In March, in light of the failure of Lehman Brothers and the rescue of AIG, Treasury Secretary Timothy Geithner proposed a plan to set a systemic regulator which would oversee the entire financial system and would prevent certain banks and nonbank financial firms to collapse financially. The plan would give the authority to the Federal Deposit Insurance Corporation the authority to bail out or liquidate failing banks or firms.

Greenspan said that “it is one thing to identify firms whose collapse might severely impair financial intermediation; it is quite another to identify institutions whose failure will lead to systemic breakdown. Systemic risk is readily identifiable. Potential systemic failure is not,” he said.

For Greenspan, the role of shareholders is important to explain the current financial crisis. “In Capitalist societies, we need shareholders to govern,” said Greenspan. “But their perspective has become increasingly that of investors, not owner-managers. When dissatisfied with corporate performance, they tend to sell their shares rather than seek to change management.”

“Of all the regulatory challenges that have emerged out of this crisis,” Greenspan views “the ‘too big to fail’ problem and its precedents, now fresh in everyone’s mind, is the most threatening to market efficiency and our economic future.”
Thursday
Oct232008

Financial crisis is 'like a Tsunami'

"The list of regulatory mistakes and misjudgments is long, and the cost to taxpayers and our economy is staggering," Chairman Henry Waxman said at the Committee on Oversight and Government Reform hearing on the financial crisis and the role of federal regulators.

Testifying was Alan Greenspan, former Chairman of the Federal Reserve System, Christopher Cox, Chairman of the Securities and Exchange Commission, and John Snow, former Secretary of the Treasury under President George W. Bush.

Greenspan highlighted that in 2005 he had raised concerns that the protracted period of underpricing of risk would have dire consequences. Greenspan went on to say that even though he raised concerns about possible financial problems, he could not have imagined it to be as broad as it was. "The financial landscape that will greet the end of the crisis will be far different from the one that entered it little more than a year ago. Investors will be exceptionally cautious. Structured investment vehicles and other exotic financial instruments are not now, and are unlikely to ever find willing investors. Subprime mortgages will also be on that list, this market for which has virtually disappeared," Greenspan said.

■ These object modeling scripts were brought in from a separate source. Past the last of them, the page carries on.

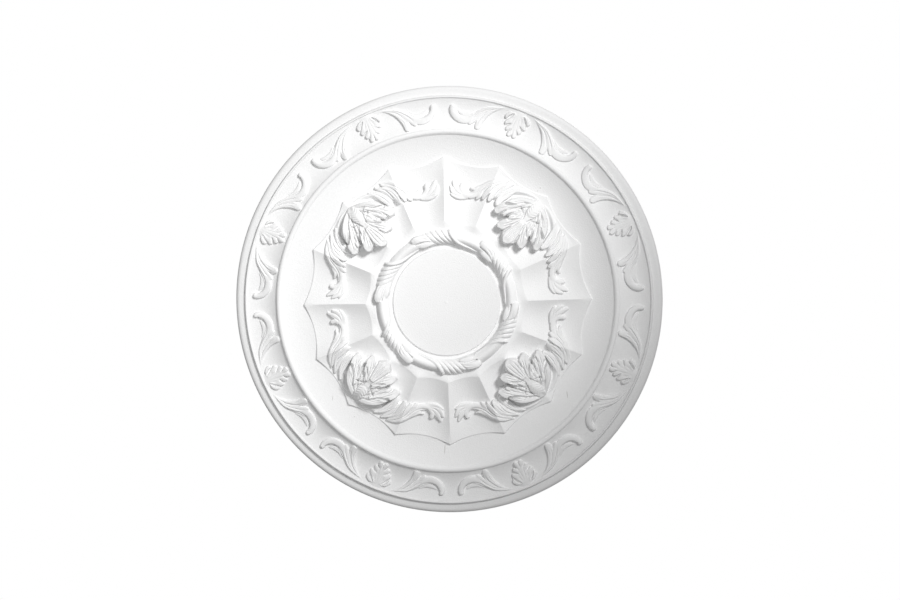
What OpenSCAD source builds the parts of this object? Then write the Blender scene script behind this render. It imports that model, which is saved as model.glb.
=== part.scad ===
// Ceiling rose: one plaster casting with a moulded rim, a leaf frieze,
// a sixteen-ribbed star, four leaf sprays on a garland and a leaf wreath.
// Each feature is drawn face up, as height above the flat back, and the whole
// rose is then turned over: it hangs face down with its back on the XY plane.

/* [Rose] */
// Diameter of the rose over its outer bead
rose_d = 600; // [480:10:900]
// Height of the plain edge above the back
edge_h = 7; // [2:0.5:12]
// Height of the dish floor above the back
floor_h = 15; // [10:0.5:24]

/* [Rim] */
// Radius of the outer bead
bead_r = 6.5; // [4:0.5:12]
// Width of the flat fillet inside the bead
fillet_w = 6.5; // [2:0.5:8]
// Width of the sloping step up to the crest
step_w = 1.5; // [1:0.5:8]
// Height of the rim's crest above the back
crest_h = 18.5; // [14:0.5:30]
// Half width of the rolled crest
crest_w = 1.5; // [1.5:0.5:6]

/* [Cove and ridge] */
// Width of the cove that carries the frieze
cove_w = 42.5; // [36:0.5:70]
// Height of the cove's lowest line above the back
cove_h = 14; // [10:0.5:20]
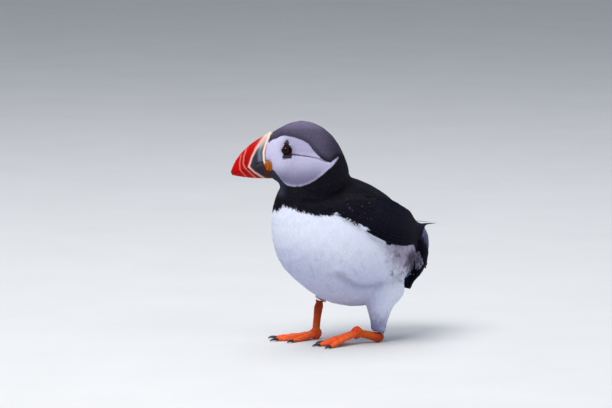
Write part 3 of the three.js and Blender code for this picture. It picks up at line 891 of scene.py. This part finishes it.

Greenspan flip-flopped on issues surrounding regulations in banking institutions and what he had previously stated. In previous interviews, Greenspan had stated that he believed it should be left up to the banks to regulate and not the government. Waxman asked Greenspan if he still thought it was a good idea to let the banks regulate instead of having the government step in. "I was partially wrong with saying that banks should regulate themselves. The problem I'm having is that I still don't understand fully how this crisis happened and why it happened. When the facts change, I will begin to change my view," Greenspan said, commenting on Rep. Waxman's questioning.

Cox said that he thinks one of the reasons why the crisis happened was because a lot had changed since 1999 and the time of the Clinton Administration. "Credit default swaps were just emerging in 1999, but now they are between 10 to 15 percent of the financial institutions, and one of the main issues surrounding the financial crisis," Cox said.

Snow believes that if Congress would have done more in 2005, the financial crisis may be completely different. He said that with a "stronger regulatory set in place back then, and if our Government would have gotten more involved with the issues surrounding credit default swaps, taxpayers would be looking at the economy differently today."

One statement all three panelists and Chairman Waxman agreed on was that the crisis will pass and America will reemerge with a far sounder financial system. Chairman Waxman concluded with the statement that he hopes to further these investigations, and find a "clear cut reason why all of this happened."